Coming home.... Vashti Vincent and other family members returned to the UK in 1943, with the help of the Red Cross. Two newspaper articles document this....
A transcript of the article shown above follows:
(Excerpt from the Yorkshire Post of Wednesday November 17th, 1943....)
Repatriated but Homeless Family Arrive in Leeds
Repatriated but homeless, a family of four English people and a friend who was interned with them at Vittel (France) arrived in Leeds last night to try to make a new home for themselves in the city.
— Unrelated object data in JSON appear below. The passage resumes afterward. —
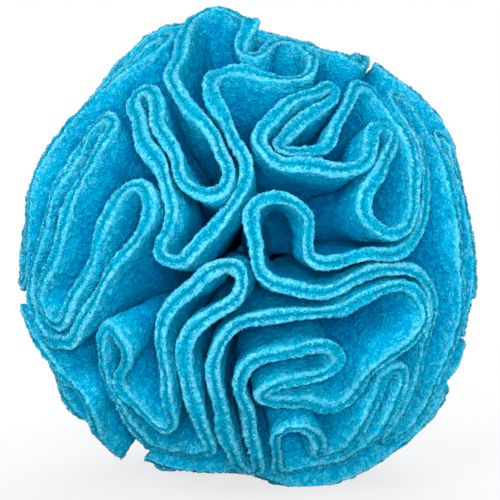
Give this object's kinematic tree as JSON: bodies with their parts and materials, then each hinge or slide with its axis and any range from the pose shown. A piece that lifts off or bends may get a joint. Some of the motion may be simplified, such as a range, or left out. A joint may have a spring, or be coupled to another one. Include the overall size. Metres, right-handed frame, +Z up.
{
  "type": "dog snuffle ball",
  "caption": "Dog snuffle ball: rounds of plush fleece gathered at the middle and tied into one ball, whose ruffled cut edges make pockets for hiding treats.",
  "frame": {"origin": "on the surface the ball rests on, under the middle of its bounding box", "axes": "+Z up, the ball's face towards -Y, +X to the right as seen from the front"},
  "size_m": [0.148, 0.152, 0.1464],
  "materials": {
    "fleece": "double-faced plush fleece with a short napped pile, bright blue, cut raw at the edges"
  },
  "bodies": {
    "root": {"front_crest": "fleece", "back_crest": "fleece", "front_left_wing": "fleece", "back_left_wing": "fleece", "front_left_scroll": "fleece", "back_left_scroll": "fleece", "front_lower_scroll": "fleece", "back_lower_scroll": "fleece", "front_lower_loop": "fleece", "back_lower_loop": "fleece", "front_ring": "fleece", "back_ring": "fleece", "front_right_scroll": "fleece", "back_right_scroll": "fleece", "left_edge": "fleece", "left_foot": "fleece", "right_foot": "fleece", "right_edge": "fleece", "top_edge": "fleece"}
  },
  "joints": []
}
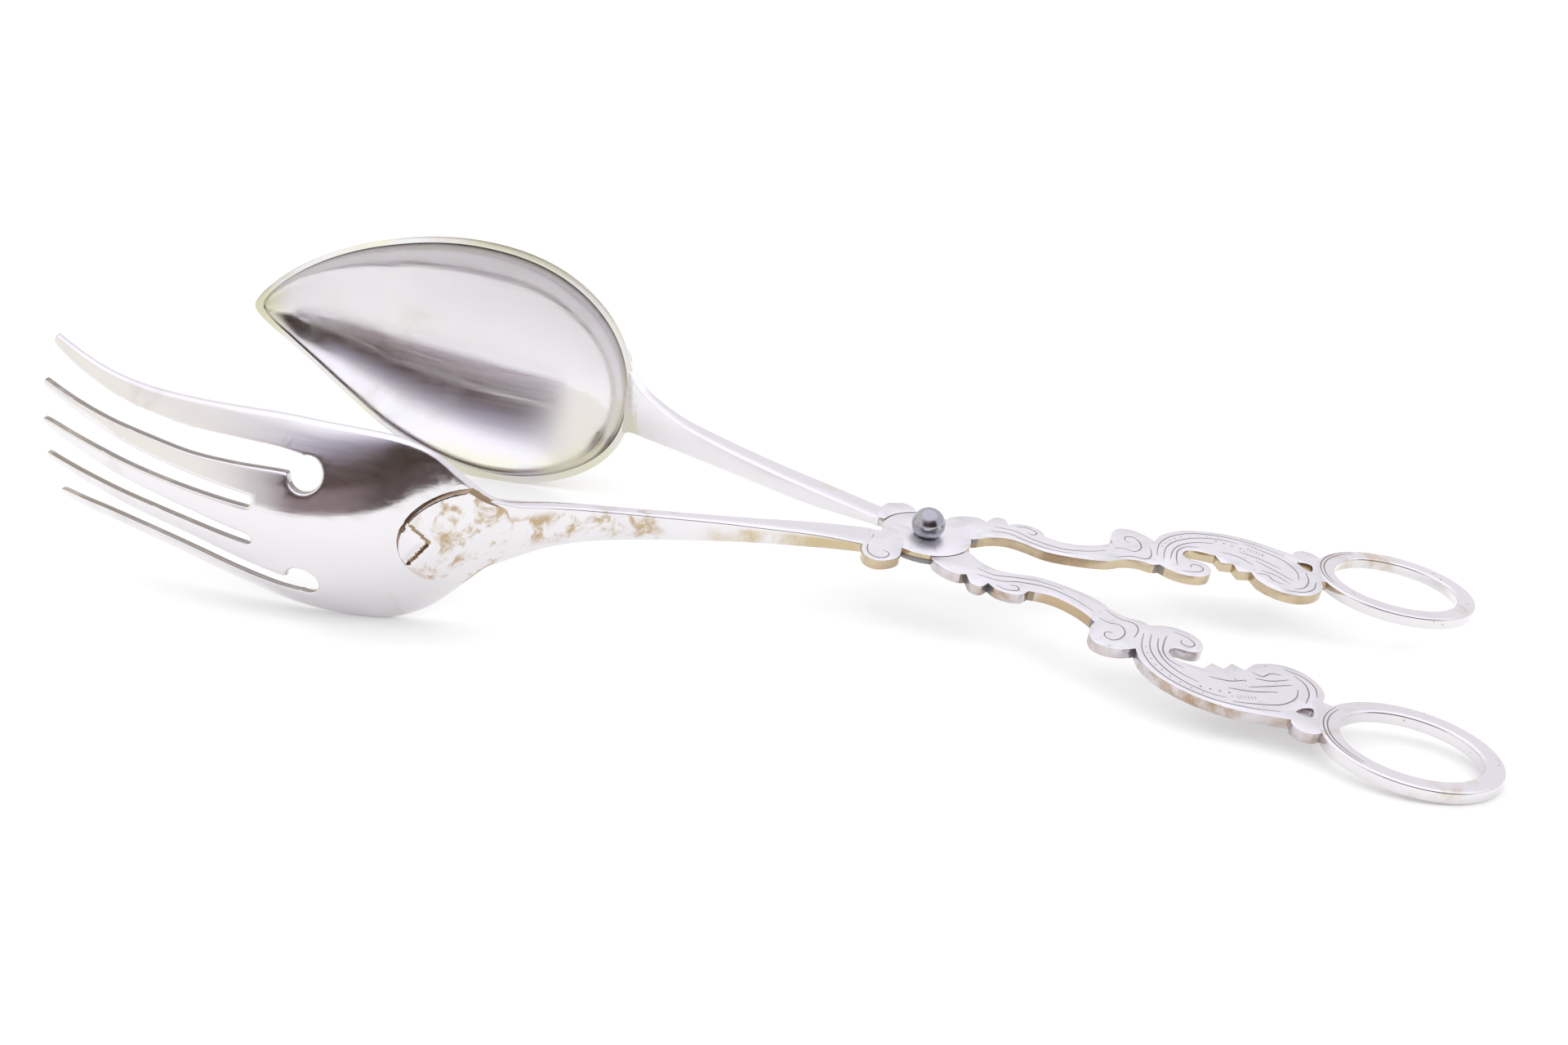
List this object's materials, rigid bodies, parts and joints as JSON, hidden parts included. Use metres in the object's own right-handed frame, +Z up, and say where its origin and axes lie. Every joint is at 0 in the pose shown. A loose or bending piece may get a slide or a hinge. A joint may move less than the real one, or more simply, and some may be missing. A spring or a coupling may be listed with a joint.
{
  "type": "serving tongs",
  "caption": "Scissor-action silver serving tongs: a tined fork and a deep spoon on crossed arms, with pierced scroll handles and oval finger rings on a ball-headed pivot.",
  "frame": {"origin": "on the table under the middle of the whole object", "axes": "+X from the jaws to the finger rings, +Y towards the spoon, +Z up, with the tongs lying on the bowl's rim, the fork's edge and one finger ring"},
  "size_m": [0.2796, 0.1072, 0.0569],
  "materials": {
    "bowl_silver": "polished sterling silver, lightly scratched and tarnished at the rim",
    "fork_silver": "polished sterling silver, worn",
    "stem_silver": "polished sterling silver, lightly worn",
    "tarnished_silver": "worn silver with yellow-brown tarnish",
    "engraved_silver": "engraved silver, darkened in the cuts",
    "ring_silver": "polished silver, pitted",
    "pivot_steel": "bright dark polished metal"
  },
  "bodies": {
    "fork_arm": {"fork_blade": "fork_silver", "fork_heel_drop": "tarnished_silver", "fork_stem": "tarnished_silver", "fork_handle": "engraved_silver", "fork_finger_ring": "ring_silver", "pivot_ball": "pivot_steel", "pivot_pin": "pivot_steel", "pivot_washer": "ring_silver", "pivot_nut": "pivot_steel"},
    "spoon_arm": {"spoon_bowl": "bowl_silver", "spoon_heel_drop": "tarnished_silver", "spoon_stem": "stem_silver", "spoon_handle": "engraved_silver", "spoon_finger_ring": "ring_silver"}
  },
  "joints": [
    {"name": "pivot", "type": "hinge", "parent": "fork_arm", "child": "spoon_arm", "pos_m": [0.0304, 0.00629, 0.01531], "axis": [0.0916, -0.1011, 0.9907], "range_deg": [-24, 21]}
  ]
}
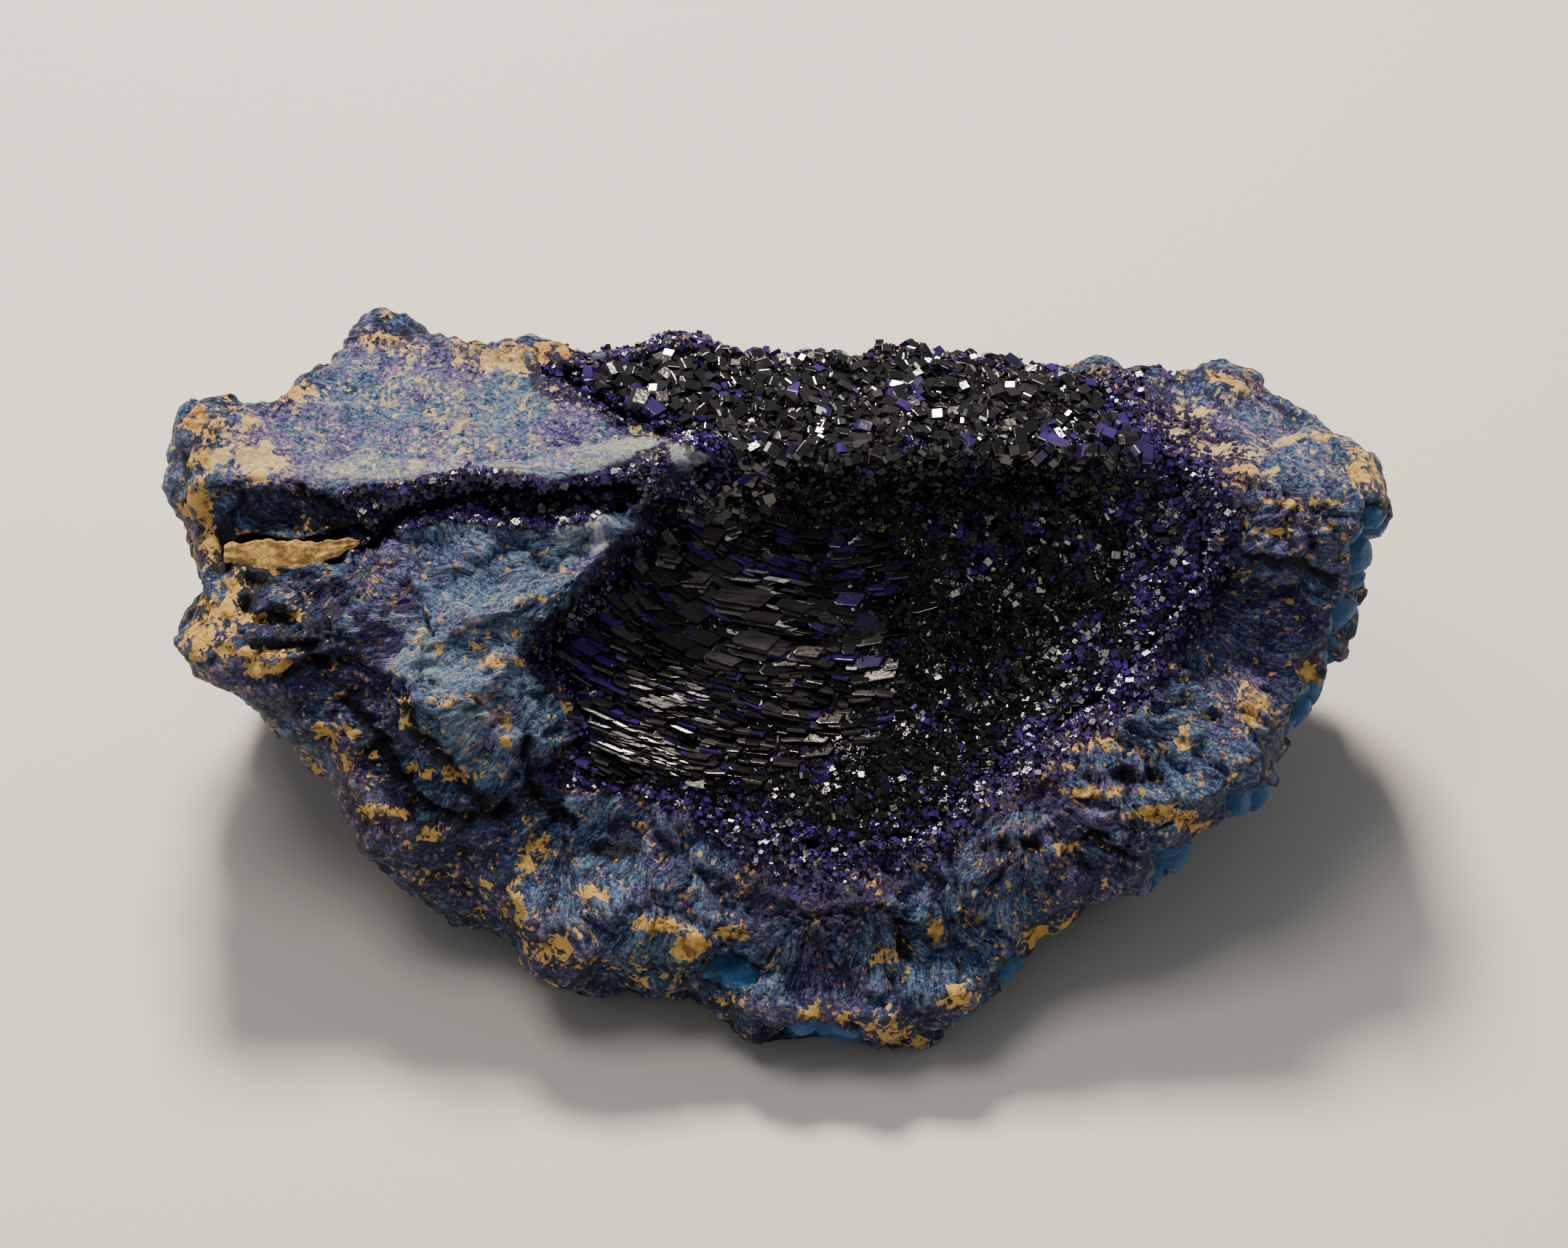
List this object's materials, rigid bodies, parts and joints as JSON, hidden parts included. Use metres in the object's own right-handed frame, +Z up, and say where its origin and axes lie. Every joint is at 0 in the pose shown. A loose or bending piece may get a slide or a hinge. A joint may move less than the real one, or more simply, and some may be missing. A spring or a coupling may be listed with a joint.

They are 73-year-old Mr. Heliar A. Vincent and his 65-year-old wife, his daughter, Miss Vashti Vincent, and his 71-year-old sister, Miss Ada Vincent. With them is Miss D. McCaulay, who was also interned in Vittel, and whose home was in Paris, where she saw Hitler at the Arc de Triomphe on his tour of the French capital shortly after the armistice and before she was interned. Hitler stayed at the Parc Monceau Hotel, Avenue Hoche, during his incognito visit, not far from where Miss McCaulay lived, and after his visit the furniture was removed to Germany.
Since they arrived in this country three weeks ago they have been in hospital recovering from the effects of a nightmare journey across France and Germany—a journey of four days and nights in an overcrowded train. They are staying at the Salem Institute until accommodation is found for them.
Edinburgh was the scene of a happy reunion for Mr. and Mrs Vincent who met, for the first time in 3 ½ years, their son, now in the British Army, who got away from Bordeaux in the last British convoy. Mr. Vincent used to visit Leeds 35 years ago when he lived for a time in York.
Miss Vashti Vincent described to a “Yorkshire Post” reporter the dreadful conditions of the barracks internment camp at Besancon where they were first interned--the filthy, verminous bedding, the lack of food and warmth. Conditions at Vittel were much better although the food was poor.
She described, too, how the internees, sick and aged as they were, were trundled into a carriage for repatriation with their luggage crowded on top of them. They travelled with goods wagons and spent long hours on sidings, particular in Germany where the travelling was done by night so that they should see as little as possible of the country.
Miss Vincent also described how on the journey they suffered particularly from thirst, being at one time 22 hours without water, and how they finally made tea with water from the engine boiler.